The apartments in the building were small, and this was no exception. The couch, blue and probably new, carried the smell of a furniture store. In the other half of the living room, a new Dell computer took up most of a small table. On the walls, a picture of Jesus, a cross, and photos of Cali when she’d been younger and had long hair, as well as various photos of her daughter, dominated the space.
She came in holding two plates of pizza. She handed him one and he thanked her, asking if she had anything to drink. Apparently, she’d forgotten the other half of the equation. She nodded and returned to the kitchen. Lyle would’ve loved to take her to dinner, but he didn’t get paid till Tuesday. He’d already mentioned treating her to Chinese food next week.
She came back in with a Sun Drop soda for him and a Coca-Cola for her. Somehow, he felt cheated.
“I haven’t eaten in two days.” Her enchanting, hazel eyes accentuated with eyeliner and blush found him and pinned him in place. “I’m starving.”
“Two days?” Lyle wondered if she was a religious fanatic trying to do herself in. “Why not?”
She finished chewing her food and washed it down. “I know, right? I’ve been depressed. My ex broke up with me because I brought a girlfriend home, but she didn’t have a place to stay. What was I supposed to do?”
Prioritize and get rid of the girlfriend. Your flat’s not a mission.
Cali devoured the rest of her slice. She washed it down. “You probably heard I didn’t want a relationship with Dan or Terry. Dan tried to put porn on my computer, the pervert, and Terry gave me a book of witchcraft, which offended me. I really tried to be their friend. I gave away food, lent them money, and hung out with them all the time when I first moved in. But when I didn’t want a relationship, they quit answering my calls. Stinking m
en.”
Lyle stared at his plate. She’d bought cheap pizza and cut the slice too big. Not wanting to be rude, he bit into it, and the taste didn’t appeal to him; like he suspected, cheap. She couldn’t spring for DiGiorno, or at least Jack’s?
Cali returned with another slice, took a couple bites, then washed it down. Her haunting eyes met his. “I’ve been on video dating sites, but the guys just want a piece of ass. I told one guy I hope his dick rots off, and he said I needed to get some help.”
Wonderful. “What about the man who bought your TV?”
“He was angry because I wouldn’t sleep with him after a month of dating.”
I don’t blame him. Lyle pondered a subtle way to get what he had to say across. “Can I ask why you never want a relationship or sex? It’s a normal human drive, isn’t it?”
She nodded. “They’re all small dicks, I can tell. Besides, when I make love to a guy, I want it to be special, not just to get laid. Oh, and I have HIV, I cut my tongue, and I spit on your slice of pizza.”
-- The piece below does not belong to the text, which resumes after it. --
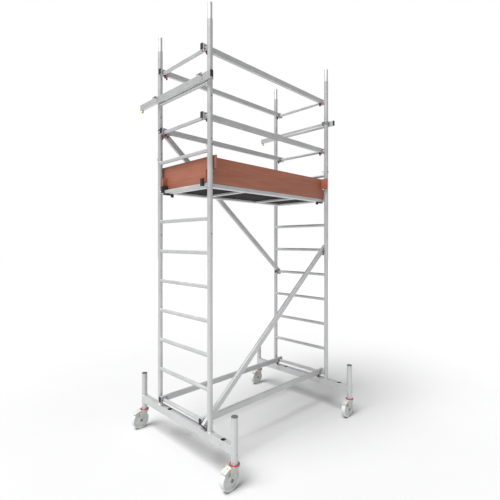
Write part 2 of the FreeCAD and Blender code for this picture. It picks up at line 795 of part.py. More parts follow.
save("support_arms", [arm_tube(), mirror_x(arm_tube())])
save("arm_couplers", [shape for sy in (-1, 1) for shape in (coupler(sy), mirror_x(coupler(sy)))])
save("arm_hooks", [arm_hook(), mirror_x(arm_hook())])
for sy, edge in ((-1, "near"), (1, "far")):
    save("hand_screw_" + edge + "_left", [hand_screw(sy)])
    save("hand_screw_" + edge + "_right", [mirror_x(hand_screw(sy))])
    caps += [arm_cap(sy), mirror_x(arm_cap(sy))]
save("end_caps", caps)
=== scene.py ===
"""Looks of a mobile tower scaffold, in metres. X runs along the deck, -Y is the near long side."""
import math

import bmesh
import bpy
from mathutils import Matrix, Vector


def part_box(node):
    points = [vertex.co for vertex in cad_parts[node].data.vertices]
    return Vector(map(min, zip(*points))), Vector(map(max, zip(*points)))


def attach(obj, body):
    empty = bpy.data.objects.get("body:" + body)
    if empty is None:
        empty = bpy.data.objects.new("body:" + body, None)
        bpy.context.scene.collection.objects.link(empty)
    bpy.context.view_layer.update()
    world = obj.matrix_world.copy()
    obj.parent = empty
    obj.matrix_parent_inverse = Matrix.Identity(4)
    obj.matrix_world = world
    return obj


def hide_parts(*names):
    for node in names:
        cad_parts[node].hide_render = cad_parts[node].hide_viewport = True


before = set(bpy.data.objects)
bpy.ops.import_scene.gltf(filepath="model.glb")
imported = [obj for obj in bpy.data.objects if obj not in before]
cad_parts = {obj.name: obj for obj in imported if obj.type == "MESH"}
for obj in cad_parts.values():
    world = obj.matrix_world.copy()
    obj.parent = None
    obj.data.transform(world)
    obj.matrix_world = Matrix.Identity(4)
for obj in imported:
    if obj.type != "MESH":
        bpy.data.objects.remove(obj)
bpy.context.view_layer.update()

MM = 0.001
SIDES = ("left", "right")
EDGES = ("near", "far")
CORNERS = [edge + "_" + side for side in SIDES for edge in EDGES]

# Easing of edges
MERGE_WITHIN = 0.002 * MM
FLAT_ANGLE = math.radians(0.6)
SHARP_ANGLE = math.radians(40)

# Tubes of the frames
UPRIGHT_R = 20 * MM
RUNG_R = 14 * MM
RUNG_PITCH = 250 * MM
FIRST_RUNG = 50 * MM
RUNGS = 12
FLUTES = 40
FLUTE_DEPTH = 0.4 * MM
FLUTE_BED = 0.06 * MM
FLUTE_TUCK = 3 * MM
POST_R = 24 * MM

# Weld beads
BEAD_R = 2.2 * MM
BEAD_SIDES = 7
BEAD_SWELL = 0.45 * MM
RUNG_BEAD_STEP = 0.9 * MM
FOOT_BEAD_STEP = 0.8 * MM
RUNG_BEAD_RINGS = 30
FOOT_BEAD_RINGS = 48

# Rails, braces and claws
RAIL_W = 25 * MM
RAIL_H = 45 * MM
RAIL_OVERRUN = 40 * MM
RAIL_RISE = 9 * MM
CHEEK_FACE = 15.5 * MM
CAP_T = 6 * MM
CAP_PLUG = 0.5 * MM
CAP_RIM = 2.2 * MM
LATCH_PIN = (27 * MM, -19.5 * MM)
LEVER_ANGLE = math.radians(75)
THUMB_RIDGES = 4
RIDGE_LOW = (-0.9 * MM, -7 * MM, -4.1 * MM)
RIDGE_HIGH = (0.9 * MM, 7 * MM, -2.2 * MM)
RIDGE_START = 11.5 * MM
RIDGE_PITCH = 3.1 * MM
RIDGE_RISE = 7.2 * MM
RIVET_R = 3.4 * MM
RIVET_H = 1.4 * MM
RIVET_SPOTS = ((-17 * MM, 16 * MM), (20 * MM, 17 * MM))
MEMBERS = {
    "top_near": (12, 12), "top_far": (12, 12), "mid_near": (10, 10), "mid_far": (10, 10),
    "base_near": (1, 1), "base_far": (1, 1), "brace_near": (1, 6), "brace_far": (10, 5),
}

# Castors
WHEEL_R = 75 * MM
WHEEL_W = 40 * MM
AXLE_BORE = 6.05 * MM
LEG_FACE = 26 * MM
BOLT_R = 10 * MM
BOLT_H = 6.9 * MM
SHANK_PLAY = 0.25 * MM
WASHER_T = 1.4 * MM
PEDAL_LIFT = math.radians(8)
PEDAL_PIVOT = Vector((-6 * MM, 0, 82 * MM))
PEDAL_OUTER = 80.4 * MM
PEDAL_RIDGES = range(113, 138, 4)
TREAD_LOW = (PEDAL_OUTER - 0.8 * MM, -22 * MM, -1.0 * MM)
TREAD_HIGH = (PEDAL_OUTER + 1.2 * MM, 22 * MM, 1.0 * MM)
SPOT_ANGLE = 104.5
SPOT_R = 4.2 * MM
SPOT_T = 2.4 * MM
# Steps from the tread's side to the bore, in mm: how far in, and how far out of the face
WHEEL_STEPS = (
    (7.5, 0), (3, -7.5), (1.2, 0), (29, 0), (1.0, 0), (2.5, 8.8), (1.2, 0), (6.5, 0), (1.2, -1.6),
)
# Start and end of each pressed rib, in mm before and above the axle
FORK_RIBS = (((-2, 66), (-2, 20)), ((20, 68), (8, 18)))
RIB_HALF_W = 2.4 * MM
RIB_RISE = 1.3 * MM
RIB_SINK = 1.0 * MM

# Deck
CROSS_BEAM_X = 330 * MM
PANEL_SCREWS = 5
SCREW_R = 4.2 * MM
SCREW_T = 1.6 * MM
SCREW_FROM_END = 14 * MM
SCREW_FROM_SEAM = 6 * MM
SCREW_FROM_SIDE = 30 * MM
LEAF_T = 2 * MM
LEAF_SCREW_INSET = 10 * MM
LEAF_MIDDLE = 40 * MM
LEAF_SCREWS = (-30 * MM, 0, 30 * MM)
STRAP_MIDDLE = 13.5 * MM
STRAP_SCREWS = (9 * MM, 27 * MM)
DECK_RIVETS = (-710, -690, -336, -324, 324, 336, 690, 710)
DECK_RIVET_DROP = 15 * MM
PULL_FROM_EDGE = 55 * MM
PULL_HALF = (62 * MM, 32 * MM)
PULL_SINK = 0.6 * MM
PULL_T = 1.8 * MM
PULL_RIM = 9 * MM
WIRE_RISE = 3.2 * MM
WIRE_R = 2.6 * MM
WIRE_ARM_R = 2.2 * MM
WIRE_REACH = (38 * MM, 14 * MM)
GRIP_LENGTH = 84 * MM
HINGE_LENGTH = 96 * MM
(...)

Lyle spat the soda out of his mouth and dropped his plate. He coughed for a few minutes. Cali didn’t pat his back, offer to help, or anything. She glared at him out of the corner of her eye, and now he noticed the steak knife in her hand, streaked with a thin layer of blood as she stuck her lacerated tongue out at him.
“Excuse me? Tell me you didn’t just say what I thought you said.”
She grinned evilly. “This way, I don’t have to tell you I don’t want a relationship and go through the heartache of being dumped because you didn’t get what you wanted. I’m tired of being taken advantage of by guys.” She lost the smile and sat up straight, her face positively glowing. “Did I tell you I was bi-polar?” She finished her pizza and soda. “Oh, I guess I left that tidbit out. Well, no matter. I’ve got HIV, I’m probably going to die of AIDS, and all because I wanted a man. Now you’ll die, too.